What the numbers show
All amounts are in today’s dollars (the simulator uses a real return). “Safe retirement budget” is the cushion-based estimate that keeps about a 5-year reserve in this model.
| Variant | Savings effort (avg) | Planned / safe retirement budget | Interest earned by retirement |
|---|---|---|---|
| Base · Solo 401(k) | $2,000/mo | $6,200 / $7,057 | ≈$483k |
| Pessimistic · Solo 401(k) | $2,000/mo | $6,200 / $6,200 | ≈$366k |
| Optimistic · Solo 401(k) | $2,000/mo | $7,600 / $8,869 | ≈$716k |
| Base · SEP IRA | $2,000/mo | $6,200 / $7,110 | ≈$491k |
| Pessimistic · SEP IRA | $2,000/mo | $6,200 / $6,242 | ≈$372k |
| Optimistic · SEP IRA | $1,667/mo | $7,600 / $7,865 | ≈$616k |
What to take away:
- With broadly similar annual saving totals, the wrapper choice matters less than the saving behavior (monthly autopilot vs yearly execution).
- In the Base return case, both plans land near ~$7.1k/mo as an estimated safe retirement budget, versus the planned $6,200/mo spend.
- Compounding is the quiet driver: in Base · Solo 401(k), the model earns ≈$483k of interest by retirement and ≈$1.35M by age 92.
What this comparison evaluates
- Does an autopilot monthly plan create more margin than a tax-time lump sum when income is uneven?
- How sensitive is the plan to real returns over a 25-year retirement?
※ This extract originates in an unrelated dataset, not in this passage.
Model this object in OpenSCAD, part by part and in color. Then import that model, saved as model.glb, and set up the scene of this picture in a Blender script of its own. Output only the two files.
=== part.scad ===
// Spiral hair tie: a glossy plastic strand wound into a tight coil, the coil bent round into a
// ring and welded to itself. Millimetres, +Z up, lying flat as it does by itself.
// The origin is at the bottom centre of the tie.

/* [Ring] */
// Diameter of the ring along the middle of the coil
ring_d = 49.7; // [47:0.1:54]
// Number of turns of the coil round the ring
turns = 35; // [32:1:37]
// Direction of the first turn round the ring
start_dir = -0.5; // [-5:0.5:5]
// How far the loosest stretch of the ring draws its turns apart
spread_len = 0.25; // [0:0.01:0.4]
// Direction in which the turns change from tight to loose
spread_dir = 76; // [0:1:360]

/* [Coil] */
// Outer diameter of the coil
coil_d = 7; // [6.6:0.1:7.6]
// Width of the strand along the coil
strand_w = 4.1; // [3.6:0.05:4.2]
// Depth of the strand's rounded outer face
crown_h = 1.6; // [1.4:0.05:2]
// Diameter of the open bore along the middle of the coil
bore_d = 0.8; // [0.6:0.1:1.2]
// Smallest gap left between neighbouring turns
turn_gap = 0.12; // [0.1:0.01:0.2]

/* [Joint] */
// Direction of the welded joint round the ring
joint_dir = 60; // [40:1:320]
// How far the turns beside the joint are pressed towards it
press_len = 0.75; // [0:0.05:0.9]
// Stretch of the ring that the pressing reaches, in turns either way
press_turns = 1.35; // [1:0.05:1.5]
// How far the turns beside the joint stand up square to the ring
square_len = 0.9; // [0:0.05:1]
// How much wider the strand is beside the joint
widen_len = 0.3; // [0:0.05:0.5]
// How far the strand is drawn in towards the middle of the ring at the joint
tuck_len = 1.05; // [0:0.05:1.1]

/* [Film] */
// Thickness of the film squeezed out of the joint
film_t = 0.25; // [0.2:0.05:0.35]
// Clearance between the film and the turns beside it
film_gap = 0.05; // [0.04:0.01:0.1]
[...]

- How much of your retirement budget is covered by Social Security versus your portfolio?
How the costs are planned
This page does not model taxes, contribution limits, or the detailed legal mechanics of each plan. Instead, it treats "Solo 401(k)" and "SEP IRA" as two behavior + timing patterns:
- Solo 401(k): more frequent contributions (easier to keep on track) but a bit more admin friction.
- SEP IRA: simpler, but it relies on you executing once per year.
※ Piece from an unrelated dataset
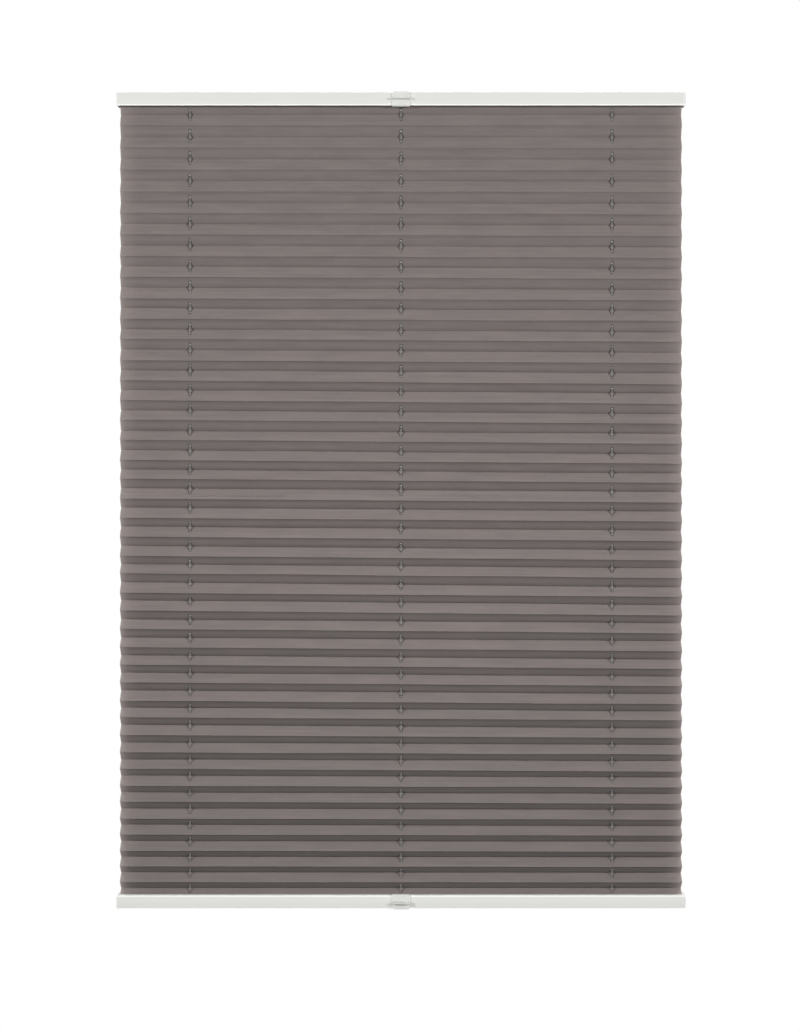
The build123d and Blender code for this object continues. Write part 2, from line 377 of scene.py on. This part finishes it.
CLOTH_DARK = (0.174, 0.151, 0.145)
CLOTH_LIGHT = (0.238, 0.204, 0.195)
CLOTH_SIDE_LIGHT = (0.365, 0.315, 0.302)  # painted light, paler at the sheet's side edges
# painted shade in the pleats' folds
CLOTH_CREASE_SHADE = (0.07, 0.06, 0.057)
CLOTH_SHADE = (0.03, 0.026, 0.025)  # painted shade at the punched holes' rims, and the cords' painted shadows
SHADOW_SLOPE = 0.9  # how far a painted shadow is from its cord, as a share of its depth behind it
SHADOW_WIDTH = 1.3 * MM
SHADOW_STRENGTH = 0.75
RIM = "rim"  # mesh attribute: 1 at the rim of a punched hole, 0 where its patch ends
RIM_SHADE = (0.5, 0.75)  # rim shares where the painted shade at a hole's rim starts, and where it is full
SIDE_LIGHT_FADE = 9 * MM  # how far the painted light reaches in from a side edge
WARP_THREADS = 320  # scales of the weave
WEFT_THREADS = 260
WEAVE_SHARE = 0.2  # of the weave in the cloth's tone, the rest being slubs and patches

# The pleats' shading, painted over the weave: its strength at the top of the sheet and how much
# it grows downwards. The places go along a pleat, from its fold at the back (0) past the one at
# the front (0.5) to the next at the back (1), with how light the cloth is there.
CREASE_START = 0.18
CREASE_GROWTH = 1.45
CREASES = (
    (0.0, 0.55), (0.03, 0.88), (0.10, 0.94), (0.47, 0.94), (0.499, 0.96), (0.502, 0.35),
    (0.55, 0.58), (0.62, 0.74), (0.72, 0.78), (0.84, 0.78), (0.93, 0.62), (1.0, 0.38),
)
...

These are not legal maximums. They're a realistic "can you actually fund it?" target that sits inside the research ranges:
- The research brief’s ordinary-year savings capacity is roughly $300-$3,500/month, and it notes a wide swing between weak and strong years.
- At the same income level, a Solo 401(k) can have higher legal contribution room than a SEP IRA because it can layer employee deferrals on top of employer-style contributions.
The strategy
Solo 401(k): build the habit, then top up
The Solo 401(k) presets contribute monthly throughout the year and add a smaller yearly top-up at tax time. This mirrors the idea that you save continuously when cashflow allows, then use a strong year’s profit to increase the final total.
SEP IRA: decide at tax time
The SEP IRA presets contribute once per year at tax time. That mirrors a real freelancer pattern: you wait until you know your profit, your tax bill, and whether cash needs to stay liquid for the next client gap.
One nuance: yearly contributions happen later in the year than monthly autopilot deposits, so you get slightly less time in the market. In this pack, the difference is small next to the return assumptions, but it’s one reason “same dollars, different timing” can still show slightly different outcomes.
Personalise it
- Replace the yearly/monthly contribution amounts with what you can actually sustain in weak and strong years.
- Update the Social Security amount (and claiming age) once you have an estimate.
- Increase the client-gap shock if you often have multi-month breaks between contracts.
- Adjust retirement spending to your real target budget (especially rent and health costs).
US-specific notes
- SEP IRA vs Solo 401(k) is not just about maximums. The most realistic failure mode is behavioral: a plan you fund late or inconsistently can lose to a “smaller” plan you actually stick with.
- Administrative friction is real. Solo 401(k) plans can have extra paperwork (for example, Form 5500-EZ once assets are large enough), while SEP IRAs are generally simpler to maintain.
- Social Security depends on reported earnings. Treat the $2,600/month as a placeholder until you can replace it with your own estimate.
This scenario is an educational model, not personal financial advice. It simplifies taxes, benefits, and investment implementation so you can compare ranges and trade-offs.